■ AIM ■
Only one portion of the data is to be written out: from the line bearing "const vase = new" through the line bearing "obj.matrix_parent_inverse = Matrix.Identity(4)". Write it exactly as it appears.

■ EXTRACTED DATA ■
========================================================================

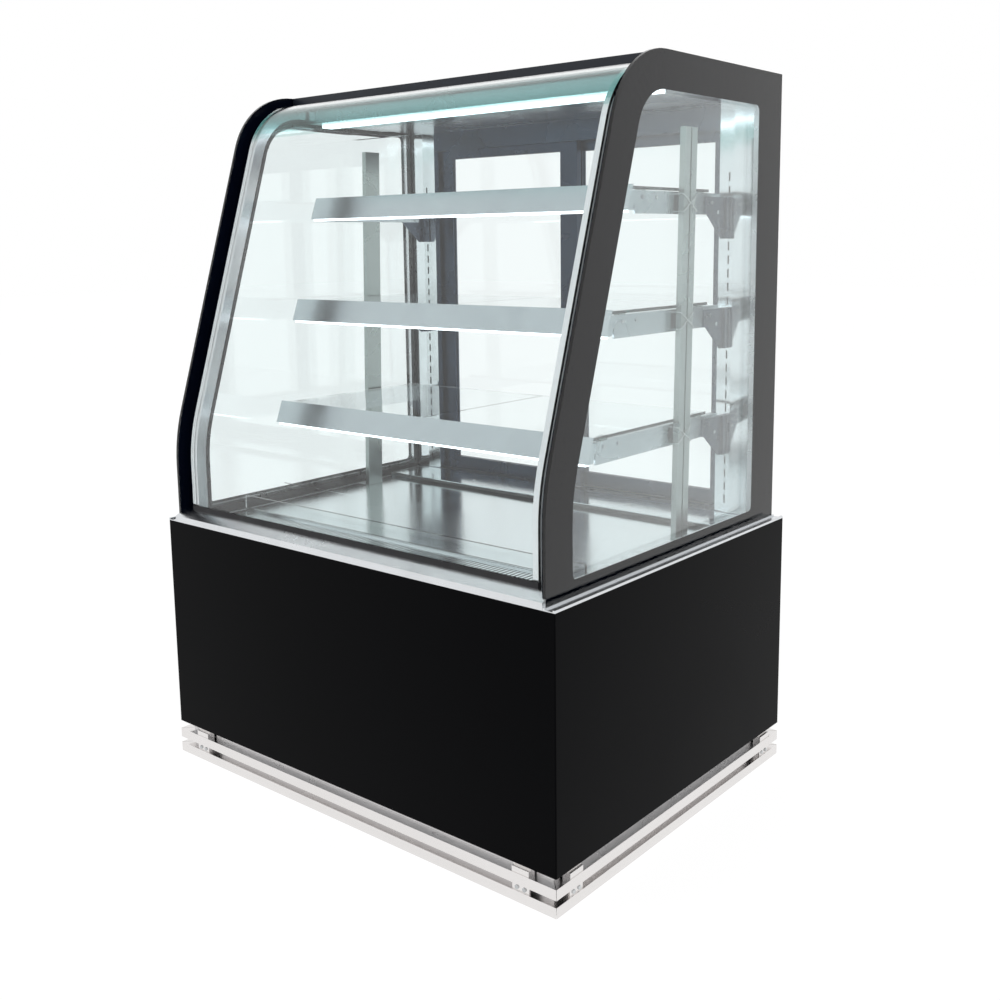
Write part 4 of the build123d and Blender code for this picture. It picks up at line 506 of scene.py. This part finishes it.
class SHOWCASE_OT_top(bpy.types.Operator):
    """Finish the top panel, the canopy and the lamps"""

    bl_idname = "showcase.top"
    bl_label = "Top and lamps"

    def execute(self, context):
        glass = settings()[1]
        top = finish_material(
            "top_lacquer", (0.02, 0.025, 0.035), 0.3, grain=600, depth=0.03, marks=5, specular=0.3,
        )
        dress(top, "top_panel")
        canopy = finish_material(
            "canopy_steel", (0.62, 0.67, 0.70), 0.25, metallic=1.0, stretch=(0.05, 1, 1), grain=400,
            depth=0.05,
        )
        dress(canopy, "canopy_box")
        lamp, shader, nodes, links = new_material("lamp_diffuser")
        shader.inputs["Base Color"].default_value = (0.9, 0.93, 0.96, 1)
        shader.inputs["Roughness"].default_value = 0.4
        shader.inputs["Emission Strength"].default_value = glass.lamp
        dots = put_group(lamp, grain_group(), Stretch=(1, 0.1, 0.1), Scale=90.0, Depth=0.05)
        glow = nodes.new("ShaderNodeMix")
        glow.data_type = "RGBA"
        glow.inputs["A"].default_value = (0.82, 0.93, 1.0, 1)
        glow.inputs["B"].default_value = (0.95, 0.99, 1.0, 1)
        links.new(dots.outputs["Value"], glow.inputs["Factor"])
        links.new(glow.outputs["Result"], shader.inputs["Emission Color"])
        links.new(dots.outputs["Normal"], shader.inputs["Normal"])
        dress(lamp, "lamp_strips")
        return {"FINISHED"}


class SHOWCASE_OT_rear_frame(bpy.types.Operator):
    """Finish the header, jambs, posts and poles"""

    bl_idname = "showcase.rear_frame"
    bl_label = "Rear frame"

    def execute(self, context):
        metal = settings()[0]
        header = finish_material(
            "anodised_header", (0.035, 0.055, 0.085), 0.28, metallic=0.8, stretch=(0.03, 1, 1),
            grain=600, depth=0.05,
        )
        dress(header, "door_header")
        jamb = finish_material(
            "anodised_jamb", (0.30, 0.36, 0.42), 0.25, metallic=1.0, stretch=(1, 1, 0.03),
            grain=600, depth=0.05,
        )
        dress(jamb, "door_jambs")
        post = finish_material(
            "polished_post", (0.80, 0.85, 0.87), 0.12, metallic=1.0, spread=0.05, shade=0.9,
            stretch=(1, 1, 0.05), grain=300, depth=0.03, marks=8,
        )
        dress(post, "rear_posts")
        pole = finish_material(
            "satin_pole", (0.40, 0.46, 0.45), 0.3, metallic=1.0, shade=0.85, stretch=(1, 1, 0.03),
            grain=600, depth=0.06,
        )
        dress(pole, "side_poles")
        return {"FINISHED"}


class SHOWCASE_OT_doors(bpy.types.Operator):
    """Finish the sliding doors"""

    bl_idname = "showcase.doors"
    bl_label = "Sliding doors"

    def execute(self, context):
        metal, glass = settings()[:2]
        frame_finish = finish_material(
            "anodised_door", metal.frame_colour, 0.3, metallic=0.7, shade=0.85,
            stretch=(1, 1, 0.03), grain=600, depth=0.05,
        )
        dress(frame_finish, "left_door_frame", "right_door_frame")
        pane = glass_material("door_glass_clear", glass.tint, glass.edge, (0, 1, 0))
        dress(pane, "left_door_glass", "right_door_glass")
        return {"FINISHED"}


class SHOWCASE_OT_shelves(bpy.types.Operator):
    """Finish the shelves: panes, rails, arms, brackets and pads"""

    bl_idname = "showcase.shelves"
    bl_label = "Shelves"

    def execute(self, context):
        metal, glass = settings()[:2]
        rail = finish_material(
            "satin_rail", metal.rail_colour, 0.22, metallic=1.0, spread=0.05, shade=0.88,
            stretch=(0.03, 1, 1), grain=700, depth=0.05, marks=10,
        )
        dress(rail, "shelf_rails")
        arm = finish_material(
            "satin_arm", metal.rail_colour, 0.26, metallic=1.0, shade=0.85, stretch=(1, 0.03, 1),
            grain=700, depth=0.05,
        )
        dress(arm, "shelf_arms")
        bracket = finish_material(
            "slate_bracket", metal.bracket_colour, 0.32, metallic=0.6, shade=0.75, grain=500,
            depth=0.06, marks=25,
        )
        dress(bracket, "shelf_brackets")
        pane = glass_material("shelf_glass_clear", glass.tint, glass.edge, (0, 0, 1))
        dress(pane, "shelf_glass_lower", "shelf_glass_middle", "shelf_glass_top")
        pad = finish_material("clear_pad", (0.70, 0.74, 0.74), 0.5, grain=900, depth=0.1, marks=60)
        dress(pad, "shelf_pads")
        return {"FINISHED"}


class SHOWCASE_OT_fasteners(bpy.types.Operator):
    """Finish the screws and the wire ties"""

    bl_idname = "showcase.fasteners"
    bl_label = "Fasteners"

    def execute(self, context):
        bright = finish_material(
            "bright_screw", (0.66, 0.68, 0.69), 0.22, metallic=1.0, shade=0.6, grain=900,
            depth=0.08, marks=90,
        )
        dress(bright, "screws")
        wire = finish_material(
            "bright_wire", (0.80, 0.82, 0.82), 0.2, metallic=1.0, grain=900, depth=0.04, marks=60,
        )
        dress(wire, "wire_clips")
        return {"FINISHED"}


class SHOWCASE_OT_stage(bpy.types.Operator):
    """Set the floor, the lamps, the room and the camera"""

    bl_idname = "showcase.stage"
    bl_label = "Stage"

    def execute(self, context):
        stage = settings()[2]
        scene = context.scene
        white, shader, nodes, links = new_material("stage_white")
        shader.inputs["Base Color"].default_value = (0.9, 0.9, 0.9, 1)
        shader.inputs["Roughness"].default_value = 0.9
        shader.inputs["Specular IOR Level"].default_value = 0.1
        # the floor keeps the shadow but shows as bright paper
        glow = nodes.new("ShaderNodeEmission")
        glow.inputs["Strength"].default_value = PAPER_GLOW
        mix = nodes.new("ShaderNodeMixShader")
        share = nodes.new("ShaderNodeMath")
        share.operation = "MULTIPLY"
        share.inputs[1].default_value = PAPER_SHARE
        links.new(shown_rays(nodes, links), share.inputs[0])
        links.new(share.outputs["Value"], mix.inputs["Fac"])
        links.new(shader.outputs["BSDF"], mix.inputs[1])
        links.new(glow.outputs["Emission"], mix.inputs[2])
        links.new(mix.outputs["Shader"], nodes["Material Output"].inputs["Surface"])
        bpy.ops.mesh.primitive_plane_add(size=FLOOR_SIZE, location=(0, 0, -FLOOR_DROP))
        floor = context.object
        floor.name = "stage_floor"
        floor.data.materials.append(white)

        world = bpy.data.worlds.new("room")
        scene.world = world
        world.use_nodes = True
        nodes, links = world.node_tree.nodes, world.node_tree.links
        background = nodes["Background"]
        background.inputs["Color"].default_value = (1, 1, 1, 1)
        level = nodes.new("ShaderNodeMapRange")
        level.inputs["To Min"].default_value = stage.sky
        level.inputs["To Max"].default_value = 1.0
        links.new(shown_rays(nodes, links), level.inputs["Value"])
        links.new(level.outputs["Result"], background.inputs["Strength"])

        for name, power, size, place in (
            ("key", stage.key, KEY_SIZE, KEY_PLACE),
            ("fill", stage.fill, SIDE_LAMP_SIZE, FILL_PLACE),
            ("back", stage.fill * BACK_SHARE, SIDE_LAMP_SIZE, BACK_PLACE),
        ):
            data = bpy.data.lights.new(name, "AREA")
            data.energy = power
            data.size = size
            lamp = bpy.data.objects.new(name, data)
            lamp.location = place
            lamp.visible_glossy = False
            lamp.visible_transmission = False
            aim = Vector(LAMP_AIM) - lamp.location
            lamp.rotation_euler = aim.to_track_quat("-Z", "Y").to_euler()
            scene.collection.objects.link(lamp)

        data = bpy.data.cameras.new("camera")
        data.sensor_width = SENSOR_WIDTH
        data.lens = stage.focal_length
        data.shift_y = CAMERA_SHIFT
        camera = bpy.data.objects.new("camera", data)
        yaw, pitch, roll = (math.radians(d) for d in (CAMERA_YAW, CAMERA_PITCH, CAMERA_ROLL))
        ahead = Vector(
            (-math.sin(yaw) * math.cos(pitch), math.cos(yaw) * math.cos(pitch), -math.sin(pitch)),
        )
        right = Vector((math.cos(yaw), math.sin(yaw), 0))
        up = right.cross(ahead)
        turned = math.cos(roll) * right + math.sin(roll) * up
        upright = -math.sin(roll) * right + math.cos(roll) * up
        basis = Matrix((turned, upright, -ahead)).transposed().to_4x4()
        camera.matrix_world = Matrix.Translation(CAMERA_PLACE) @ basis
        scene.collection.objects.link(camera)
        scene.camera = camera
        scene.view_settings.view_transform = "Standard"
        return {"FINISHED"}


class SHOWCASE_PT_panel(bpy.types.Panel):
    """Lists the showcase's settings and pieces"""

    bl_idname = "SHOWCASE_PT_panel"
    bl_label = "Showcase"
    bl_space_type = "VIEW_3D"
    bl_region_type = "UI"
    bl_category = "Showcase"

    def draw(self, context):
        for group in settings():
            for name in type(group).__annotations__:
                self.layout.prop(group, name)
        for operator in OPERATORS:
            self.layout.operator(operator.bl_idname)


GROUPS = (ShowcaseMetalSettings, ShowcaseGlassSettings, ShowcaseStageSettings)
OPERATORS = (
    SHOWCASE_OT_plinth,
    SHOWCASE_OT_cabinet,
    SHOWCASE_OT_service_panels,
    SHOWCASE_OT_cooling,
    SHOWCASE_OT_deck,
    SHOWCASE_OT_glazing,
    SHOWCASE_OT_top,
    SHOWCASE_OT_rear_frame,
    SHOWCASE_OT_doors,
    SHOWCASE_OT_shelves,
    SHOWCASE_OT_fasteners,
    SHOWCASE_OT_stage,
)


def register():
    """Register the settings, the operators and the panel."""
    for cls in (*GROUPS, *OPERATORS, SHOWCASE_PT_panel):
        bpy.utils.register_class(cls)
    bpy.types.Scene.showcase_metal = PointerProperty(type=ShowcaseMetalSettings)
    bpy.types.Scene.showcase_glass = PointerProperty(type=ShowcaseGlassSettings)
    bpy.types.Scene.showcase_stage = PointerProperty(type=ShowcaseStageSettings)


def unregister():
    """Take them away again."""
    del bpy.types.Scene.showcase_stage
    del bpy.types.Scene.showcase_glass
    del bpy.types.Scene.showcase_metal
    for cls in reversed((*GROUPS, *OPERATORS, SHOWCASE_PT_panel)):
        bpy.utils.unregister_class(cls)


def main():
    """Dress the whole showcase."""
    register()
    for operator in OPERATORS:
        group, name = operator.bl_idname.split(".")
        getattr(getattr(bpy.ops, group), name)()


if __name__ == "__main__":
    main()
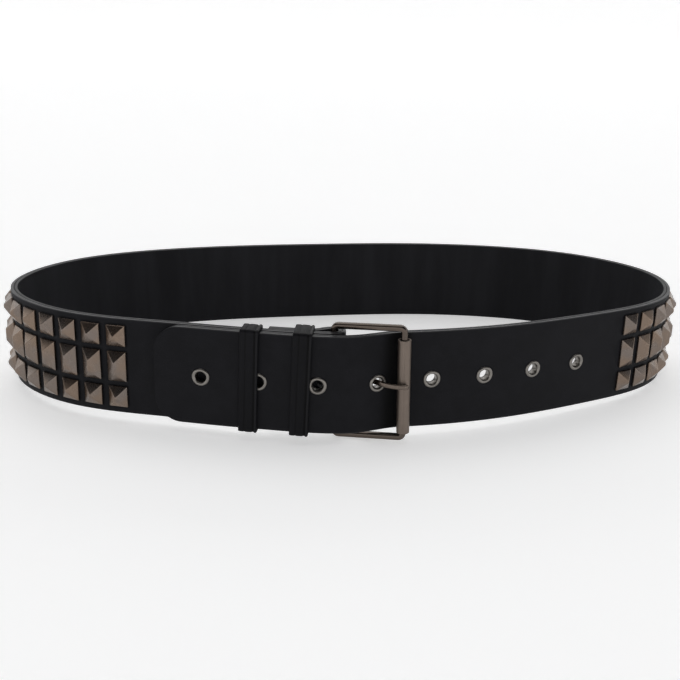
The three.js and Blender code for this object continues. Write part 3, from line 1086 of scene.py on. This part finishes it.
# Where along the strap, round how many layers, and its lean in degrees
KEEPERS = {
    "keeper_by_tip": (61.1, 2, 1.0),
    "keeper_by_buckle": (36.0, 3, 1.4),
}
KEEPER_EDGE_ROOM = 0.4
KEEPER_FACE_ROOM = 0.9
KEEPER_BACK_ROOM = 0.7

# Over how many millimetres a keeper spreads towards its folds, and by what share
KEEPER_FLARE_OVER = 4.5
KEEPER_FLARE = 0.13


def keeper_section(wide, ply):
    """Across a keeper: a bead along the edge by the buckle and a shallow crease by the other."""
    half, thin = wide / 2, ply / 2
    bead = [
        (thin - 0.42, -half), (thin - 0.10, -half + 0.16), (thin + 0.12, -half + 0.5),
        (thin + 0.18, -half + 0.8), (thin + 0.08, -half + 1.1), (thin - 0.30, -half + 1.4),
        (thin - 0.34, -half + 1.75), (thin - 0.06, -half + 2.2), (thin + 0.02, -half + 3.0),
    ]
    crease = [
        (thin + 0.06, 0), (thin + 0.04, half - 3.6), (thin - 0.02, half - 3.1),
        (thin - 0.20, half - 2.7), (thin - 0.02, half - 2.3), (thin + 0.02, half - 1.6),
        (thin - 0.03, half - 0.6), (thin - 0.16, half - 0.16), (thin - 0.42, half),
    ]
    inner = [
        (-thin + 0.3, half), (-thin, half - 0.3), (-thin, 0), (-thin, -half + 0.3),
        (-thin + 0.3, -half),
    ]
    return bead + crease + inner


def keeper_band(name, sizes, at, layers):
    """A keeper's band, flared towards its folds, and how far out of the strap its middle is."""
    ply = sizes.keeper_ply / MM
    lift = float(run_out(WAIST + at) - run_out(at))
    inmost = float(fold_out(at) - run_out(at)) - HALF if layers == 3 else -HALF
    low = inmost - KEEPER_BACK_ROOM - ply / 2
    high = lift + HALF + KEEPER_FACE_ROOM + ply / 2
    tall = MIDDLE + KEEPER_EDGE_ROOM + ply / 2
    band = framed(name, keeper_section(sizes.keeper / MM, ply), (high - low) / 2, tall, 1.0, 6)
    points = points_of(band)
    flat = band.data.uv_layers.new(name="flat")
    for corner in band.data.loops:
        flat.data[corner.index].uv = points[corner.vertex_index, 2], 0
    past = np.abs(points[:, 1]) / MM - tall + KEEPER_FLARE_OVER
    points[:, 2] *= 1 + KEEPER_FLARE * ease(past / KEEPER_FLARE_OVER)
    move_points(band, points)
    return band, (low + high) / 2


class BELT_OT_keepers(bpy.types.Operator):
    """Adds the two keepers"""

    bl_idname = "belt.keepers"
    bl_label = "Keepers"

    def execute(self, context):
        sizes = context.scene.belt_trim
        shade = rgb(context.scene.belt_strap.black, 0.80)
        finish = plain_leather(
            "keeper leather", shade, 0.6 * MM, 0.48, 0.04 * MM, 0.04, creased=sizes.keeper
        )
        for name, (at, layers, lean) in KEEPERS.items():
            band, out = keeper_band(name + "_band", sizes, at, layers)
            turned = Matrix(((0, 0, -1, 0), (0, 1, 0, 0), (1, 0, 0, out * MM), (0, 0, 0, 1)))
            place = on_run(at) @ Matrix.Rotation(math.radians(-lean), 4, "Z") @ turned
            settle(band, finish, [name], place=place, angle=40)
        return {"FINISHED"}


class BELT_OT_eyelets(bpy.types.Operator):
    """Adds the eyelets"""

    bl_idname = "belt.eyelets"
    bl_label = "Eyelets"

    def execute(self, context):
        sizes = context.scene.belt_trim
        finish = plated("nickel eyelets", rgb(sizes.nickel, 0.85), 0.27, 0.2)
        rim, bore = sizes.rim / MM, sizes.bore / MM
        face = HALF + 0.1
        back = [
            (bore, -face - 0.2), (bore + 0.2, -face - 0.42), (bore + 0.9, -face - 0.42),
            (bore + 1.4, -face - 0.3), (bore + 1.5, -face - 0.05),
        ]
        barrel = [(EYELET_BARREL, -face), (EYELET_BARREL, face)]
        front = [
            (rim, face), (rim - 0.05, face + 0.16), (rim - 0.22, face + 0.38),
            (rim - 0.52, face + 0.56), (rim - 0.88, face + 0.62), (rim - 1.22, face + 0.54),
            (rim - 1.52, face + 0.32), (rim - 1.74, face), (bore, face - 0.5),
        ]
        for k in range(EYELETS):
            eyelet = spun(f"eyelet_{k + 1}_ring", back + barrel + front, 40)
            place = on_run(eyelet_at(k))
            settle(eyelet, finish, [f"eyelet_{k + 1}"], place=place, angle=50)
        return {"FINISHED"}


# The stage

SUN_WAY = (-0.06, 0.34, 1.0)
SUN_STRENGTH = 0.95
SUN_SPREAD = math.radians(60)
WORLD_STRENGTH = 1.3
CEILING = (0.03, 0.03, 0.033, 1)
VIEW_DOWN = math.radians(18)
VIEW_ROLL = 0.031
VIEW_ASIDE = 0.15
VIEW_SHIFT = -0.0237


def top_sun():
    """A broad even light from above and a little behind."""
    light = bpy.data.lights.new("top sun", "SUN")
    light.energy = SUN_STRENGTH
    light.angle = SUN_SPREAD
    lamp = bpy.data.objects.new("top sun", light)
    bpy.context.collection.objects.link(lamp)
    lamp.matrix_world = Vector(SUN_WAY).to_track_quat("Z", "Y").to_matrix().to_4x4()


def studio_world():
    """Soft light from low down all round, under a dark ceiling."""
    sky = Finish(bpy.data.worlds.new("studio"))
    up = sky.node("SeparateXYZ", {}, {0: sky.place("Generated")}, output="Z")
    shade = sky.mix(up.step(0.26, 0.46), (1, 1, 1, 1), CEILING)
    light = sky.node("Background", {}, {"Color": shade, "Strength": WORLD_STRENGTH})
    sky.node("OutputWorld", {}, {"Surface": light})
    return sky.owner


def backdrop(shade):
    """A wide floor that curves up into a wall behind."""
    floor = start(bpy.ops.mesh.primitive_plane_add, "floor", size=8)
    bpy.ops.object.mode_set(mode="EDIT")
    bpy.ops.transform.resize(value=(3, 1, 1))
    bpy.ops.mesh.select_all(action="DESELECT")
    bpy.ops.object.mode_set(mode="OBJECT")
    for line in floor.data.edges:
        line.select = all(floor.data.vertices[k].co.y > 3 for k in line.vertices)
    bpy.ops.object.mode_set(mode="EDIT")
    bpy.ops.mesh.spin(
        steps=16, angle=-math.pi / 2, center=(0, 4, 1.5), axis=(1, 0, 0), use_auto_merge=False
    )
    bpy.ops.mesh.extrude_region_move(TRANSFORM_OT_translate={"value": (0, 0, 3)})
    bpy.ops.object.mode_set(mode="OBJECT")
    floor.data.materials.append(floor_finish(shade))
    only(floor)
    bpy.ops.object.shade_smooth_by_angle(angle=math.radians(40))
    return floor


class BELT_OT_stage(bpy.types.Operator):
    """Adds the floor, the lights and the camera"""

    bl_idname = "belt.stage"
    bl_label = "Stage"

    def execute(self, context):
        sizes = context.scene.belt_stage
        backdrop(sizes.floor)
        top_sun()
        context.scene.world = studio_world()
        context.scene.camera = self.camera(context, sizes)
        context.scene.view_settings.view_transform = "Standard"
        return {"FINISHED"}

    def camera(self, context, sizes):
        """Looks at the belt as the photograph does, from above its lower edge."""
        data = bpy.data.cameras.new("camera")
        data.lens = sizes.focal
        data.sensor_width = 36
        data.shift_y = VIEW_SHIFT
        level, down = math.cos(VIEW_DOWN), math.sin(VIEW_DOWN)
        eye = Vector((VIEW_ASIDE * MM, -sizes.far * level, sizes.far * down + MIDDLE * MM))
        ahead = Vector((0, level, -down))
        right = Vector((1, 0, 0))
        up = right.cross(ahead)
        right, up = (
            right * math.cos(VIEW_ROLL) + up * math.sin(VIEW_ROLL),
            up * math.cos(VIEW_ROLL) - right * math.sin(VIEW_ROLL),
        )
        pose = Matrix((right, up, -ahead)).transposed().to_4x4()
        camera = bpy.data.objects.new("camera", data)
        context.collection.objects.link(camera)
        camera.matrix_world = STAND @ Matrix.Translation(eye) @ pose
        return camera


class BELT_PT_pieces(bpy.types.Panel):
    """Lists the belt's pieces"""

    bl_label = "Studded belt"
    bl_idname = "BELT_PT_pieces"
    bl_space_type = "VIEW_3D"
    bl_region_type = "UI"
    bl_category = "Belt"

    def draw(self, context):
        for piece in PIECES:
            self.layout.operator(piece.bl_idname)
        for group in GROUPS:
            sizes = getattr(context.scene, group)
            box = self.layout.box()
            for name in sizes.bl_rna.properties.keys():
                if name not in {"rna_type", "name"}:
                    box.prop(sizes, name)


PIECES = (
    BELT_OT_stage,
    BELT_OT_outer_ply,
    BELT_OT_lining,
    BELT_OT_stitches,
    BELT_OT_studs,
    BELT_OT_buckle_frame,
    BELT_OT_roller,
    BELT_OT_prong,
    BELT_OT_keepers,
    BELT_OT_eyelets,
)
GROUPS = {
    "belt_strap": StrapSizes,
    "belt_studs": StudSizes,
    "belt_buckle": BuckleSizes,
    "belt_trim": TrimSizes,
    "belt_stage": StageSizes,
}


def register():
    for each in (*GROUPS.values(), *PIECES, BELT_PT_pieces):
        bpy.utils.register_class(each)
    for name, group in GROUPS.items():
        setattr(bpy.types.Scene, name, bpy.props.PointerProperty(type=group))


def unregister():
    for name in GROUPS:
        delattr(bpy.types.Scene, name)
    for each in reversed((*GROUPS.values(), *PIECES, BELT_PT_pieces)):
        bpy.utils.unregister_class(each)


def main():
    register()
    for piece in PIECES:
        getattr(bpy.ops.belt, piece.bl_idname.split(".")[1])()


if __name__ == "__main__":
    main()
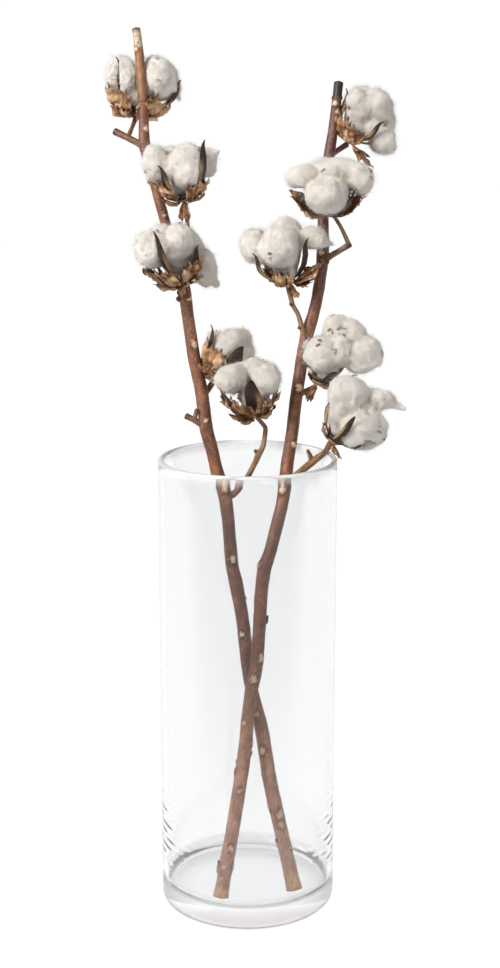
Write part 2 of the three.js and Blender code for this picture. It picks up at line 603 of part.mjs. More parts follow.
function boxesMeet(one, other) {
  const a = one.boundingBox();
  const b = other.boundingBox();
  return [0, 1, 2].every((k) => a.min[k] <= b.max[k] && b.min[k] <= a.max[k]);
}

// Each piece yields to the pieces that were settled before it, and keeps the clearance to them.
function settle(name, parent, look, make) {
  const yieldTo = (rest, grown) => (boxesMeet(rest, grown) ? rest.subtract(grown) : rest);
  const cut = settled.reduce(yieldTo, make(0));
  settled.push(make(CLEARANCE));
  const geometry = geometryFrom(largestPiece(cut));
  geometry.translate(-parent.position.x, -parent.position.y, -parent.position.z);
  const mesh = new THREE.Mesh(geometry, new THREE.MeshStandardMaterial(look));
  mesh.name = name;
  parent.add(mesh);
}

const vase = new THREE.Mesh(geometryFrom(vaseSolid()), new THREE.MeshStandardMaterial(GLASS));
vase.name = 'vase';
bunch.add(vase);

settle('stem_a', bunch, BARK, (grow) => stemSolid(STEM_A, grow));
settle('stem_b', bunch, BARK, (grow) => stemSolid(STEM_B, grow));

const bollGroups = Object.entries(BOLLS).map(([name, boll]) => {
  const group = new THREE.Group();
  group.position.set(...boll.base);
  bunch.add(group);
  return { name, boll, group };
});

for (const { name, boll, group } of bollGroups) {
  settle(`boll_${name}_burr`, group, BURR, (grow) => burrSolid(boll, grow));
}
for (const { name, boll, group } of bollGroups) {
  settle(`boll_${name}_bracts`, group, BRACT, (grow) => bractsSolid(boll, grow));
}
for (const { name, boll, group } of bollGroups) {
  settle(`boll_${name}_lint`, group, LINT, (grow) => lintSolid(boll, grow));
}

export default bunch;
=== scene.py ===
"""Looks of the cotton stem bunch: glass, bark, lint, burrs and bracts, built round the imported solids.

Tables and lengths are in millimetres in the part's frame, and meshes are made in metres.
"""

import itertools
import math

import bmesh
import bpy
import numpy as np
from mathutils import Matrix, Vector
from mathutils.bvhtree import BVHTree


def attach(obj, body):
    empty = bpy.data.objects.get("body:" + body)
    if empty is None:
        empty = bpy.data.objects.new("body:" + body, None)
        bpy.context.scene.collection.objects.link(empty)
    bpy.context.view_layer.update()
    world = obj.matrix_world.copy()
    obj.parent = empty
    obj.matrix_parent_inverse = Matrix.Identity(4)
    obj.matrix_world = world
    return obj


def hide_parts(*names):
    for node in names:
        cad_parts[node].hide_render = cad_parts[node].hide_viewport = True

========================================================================

■ WRITTEN RESPONSE ■
const vase = new THREE.Mesh(geometryFrom(vaseSolid()), new THREE.MeshStandardMaterial(GLASS));
vase.name = 'vase';
bunch.add(vase);

settle('stem_a', bunch, BARK, (grow) => stemSolid(STEM_A, grow));
settle('stem_b', bunch, BARK, (grow) => stemSolid(STEM_B, grow));

const bollGroups = Object.entries(BOLLS).map(([name, boll]) => {
  const group = new THREE.Group();
  group.position.set(...boll.base);
  bunch.add(group);
  return { name, boll, group };
});

for (const { name, boll, group } of bollGroups) {
  settle(`boll_${name}_burr`, group, BURR, (grow) => burrSolid(boll, grow));
}
for (const { name, boll, group } of bollGroups) {
  settle(`boll_${name}_bracts`, group, BRACT, (grow) => bractsSolid(boll, grow));
}
for (const { name, boll, group } of bollGroups) {
  settle(`boll_${name}_lint`, group, LINT, (grow) => lintSolid(boll, grow));
}

export default bunch;
=== scene.py ===
"""Looks of the cotton stem bunch: glass, bark, lint, burrs and bracts, built round the imported solids.

Tables and lengths are in millimetres in the part's frame, and meshes are made in metres.
"""

import itertools
import math

import bmesh
import bpy
import numpy as np
from mathutils import Matrix, Vector
from mathutils.bvhtree import BVHTree


def attach(obj, body):
    empty = bpy.data.objects.get("body:" + body)
    if empty is None:
        empty = bpy.data.objects.new("body:" + body, None)
        bpy.context.scene.collection.objects.link(empty)
    bpy.context.view_layer.update()
    world = obj.matrix_world.copy()
    obj.parent = empty
    obj.matrix_parent_inverse = Matrix.Identity(4)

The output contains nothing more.